With most Boomers anticipating longer working futures and Millennials growing in sheer numbers and percentages in the office, the squeeze is on for Generation X. The smallest cohort in the workplace, Xers find themselves in the tough position of waiting for Boomers to exit and/or in the hugely opportunistic position of creating a bridge between the two generations on either side of them.

For the GenX man ready to step into Gail’s position when she first anticipated her retirement in 2008 before she lost 40 percent of her retirement fund, and for many others like him, advancement was delayed for more than five years. And with the delay came less compensation, less opportunity, and less security for millions of GenXers waiting to fulfill their careers.

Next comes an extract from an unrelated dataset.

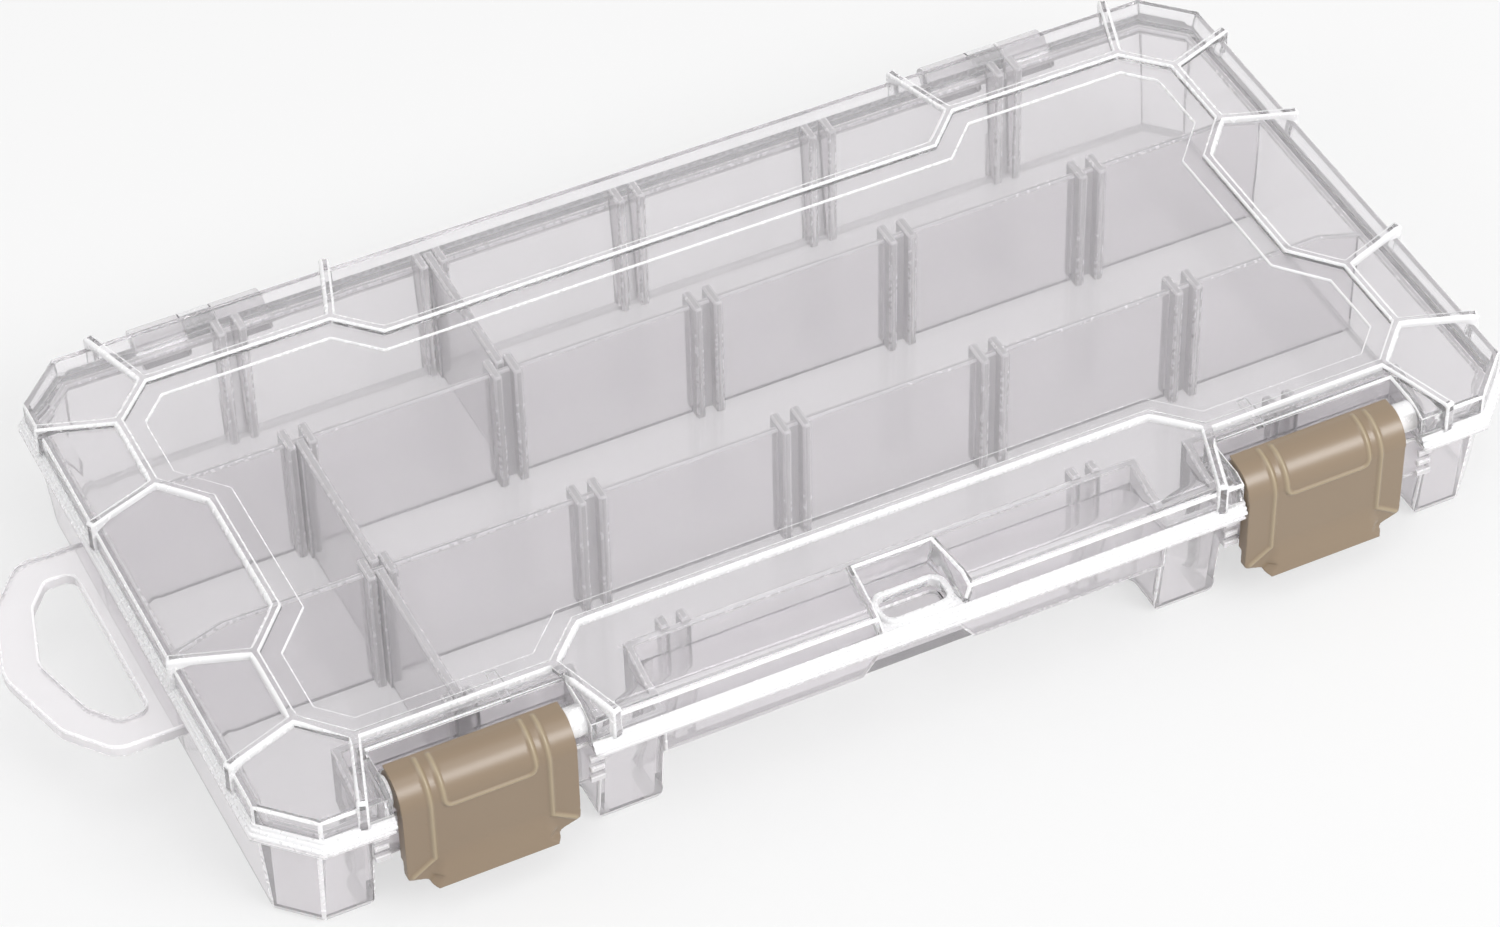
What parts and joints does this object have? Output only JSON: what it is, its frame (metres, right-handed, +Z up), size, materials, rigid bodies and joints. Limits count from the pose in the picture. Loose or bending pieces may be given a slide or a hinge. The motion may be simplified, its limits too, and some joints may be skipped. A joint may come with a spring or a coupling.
{
  "type": "art supply box",
  "caption": "Clear hinged storage box for art supplies, with slotted rows, lift-out cross dividers, snap latches, a lock hole in the front edge and a carrying loop at one end.",
  "frame": {"origin": "on the floor that the closed box lies on, under the middle of the tray's rim", "axes": "+X along the box to the right as seen from the latches, +Y from the latches to the hinges, +Z up"},
  "size_m": [0.2675, 0.1348, 0.032],
  "materials": {
    "tray_plastic": "natural polypropylene, slightly milky",
    "lid_plastic": "clear glossy plastic",
    "latch_plastic": "satin moulded plastic, tan",
    "divider_plastic": "natural polypropylene, slightly milky",
    "pin_plastic": "natural plastic rod"
  },
  "bodies": {
    "tray": {"tray": "tray_plastic", "hinge_pin_left": "pin_plastic", "hinge_pin_right": "pin_plastic", "cross_divider_back": "divider_plastic", "cross_divider_middle": "divider_plastic", "cross_divider_front": "divider_plastic"},
    "lid": {"lid": "lid_plastic"},
    "latch_left": {"latch_left": "latch_plastic"},
    "latch_right": {"latch_right": "latch_plastic"}
  },
  "joints": [
    {"name": "lid_hinge", "type": "hinge", "parent": "tray", "child": "lid", "pos_m": [0, 0.0666, 0.0238], "axis": [-1, 0, 0], "range_deg": [0, 180]},
    {"name": "latch_left_hinge", "type": "hinge", "parent": "lid", "child": "latch_left", "pos_m": [-0.0824, -0.059, 0.0276], "axis": [-1, 0, 0], "range_deg": [0, 95]},
    {"name": "latch_right_hinge", "type": "hinge", "parent": "lid", "child": "latch_right", "pos_m": [0.0795, -0.059, 0.0276], "axis": [-1, 0, 0], "range_deg": [0, 95]}
  ]
}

In 2012, Dimensional Research, a provider of technology market research, found that “Gen X is the most demanding age group” in the global workplace. Gen X employees are more likely than either Millennials or Baby Boomers to ask for higher job titles, promotions, off-cycle bonuses or salary increases, flexible hours, reduced hours, and flexible work locations.8

Delayed salary increases or job interruptions due to the Great Recession coupled with financial responsibilities such as children and aging parents are definitely creating a squeeze for Gen X. “We’ve all waited to be able to get what the Baby Boomers had and now the Millennials are demanding benefits and salaries that we had to wait for,” wrote an anonymous Gen X woman in my survey. “No wonder Millennials are driving us crazy.”

The opportunity for Generation X is to become an effective bridge between Boomers and Millennials. The first step is to understand the dynamics on both sides of the bookends, and to grasp and master the mind-set of Millennials, who are products of a different environment, culture, education, and upbringing.